Why Do We Carve Pumpkins for Halloween?

Every fall, millions of Americans decorate their doorsteps, porches, and gardens with pumpkins. Come the end of October, many of these fruits have ghoulish faces carved into them. At night, a candle flickers inside, bringing these demonic creations to life as they stare into the dark, unknown night. When considered logically, carving pumpkins is an odd practice, so why do so many continue to do it? 

Folklore dominates the tradition on pumpkin carving, centering around an Irish town drunkard called Jack, who made deals with the devil. However, there is plenty of evidence that the term Jack-o-lantern existed a hundred years before Jack emerged. Further, there is written pre-existing documentation of people using turnips as lanterns in Ireland and carving faces into them to scare passers-by. When the Irish immigrated to America, they switched from carving out turnips for the pumpkin, which was native and plentiful in their new home.
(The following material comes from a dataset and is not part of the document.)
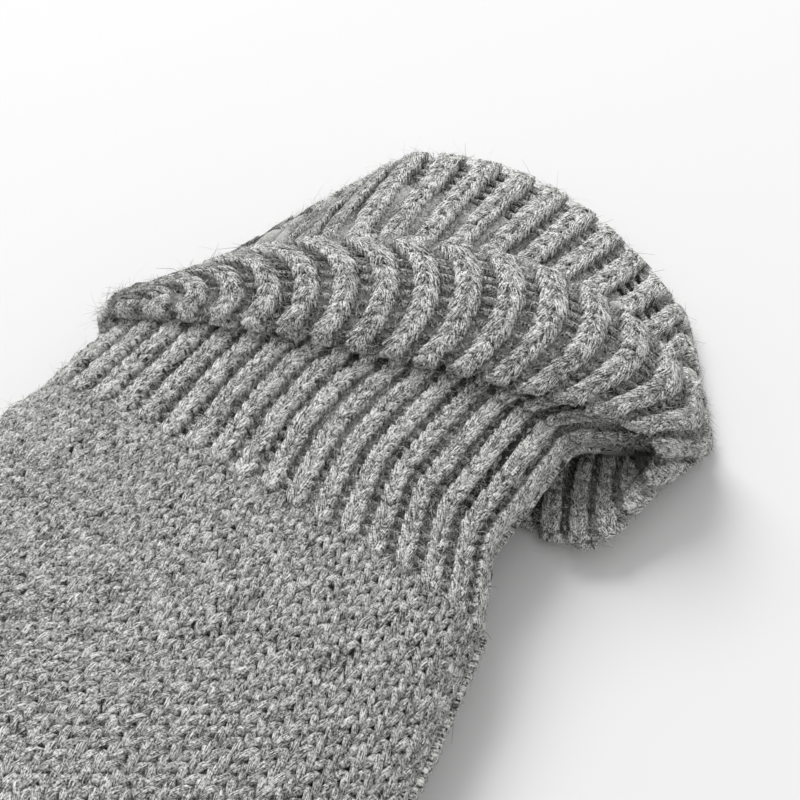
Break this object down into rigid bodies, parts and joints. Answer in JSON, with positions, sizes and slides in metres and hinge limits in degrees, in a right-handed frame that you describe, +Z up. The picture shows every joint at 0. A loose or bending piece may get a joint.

Irrespective of pumpkin carving’s origin, it is considered a family-orientated cornerstone of modern Western Halloween celebrations.

Akin to most traditions, pumpkin carving evolved from its early beginnings into a modern custom. No longer is pumpkin carving for fending off wandering souls; instead, it’s a family affair filled with creativity and laughter. Interestingly, the anecdote of “Stingy Jack” that many associate with the custom may have been a creation after-the-fact to bring together elements of tradition into a suitable tale worthy of All Hallows Eve. So, let’s get to know Jack and the evidence that it may just be a good story pass down through the centuries.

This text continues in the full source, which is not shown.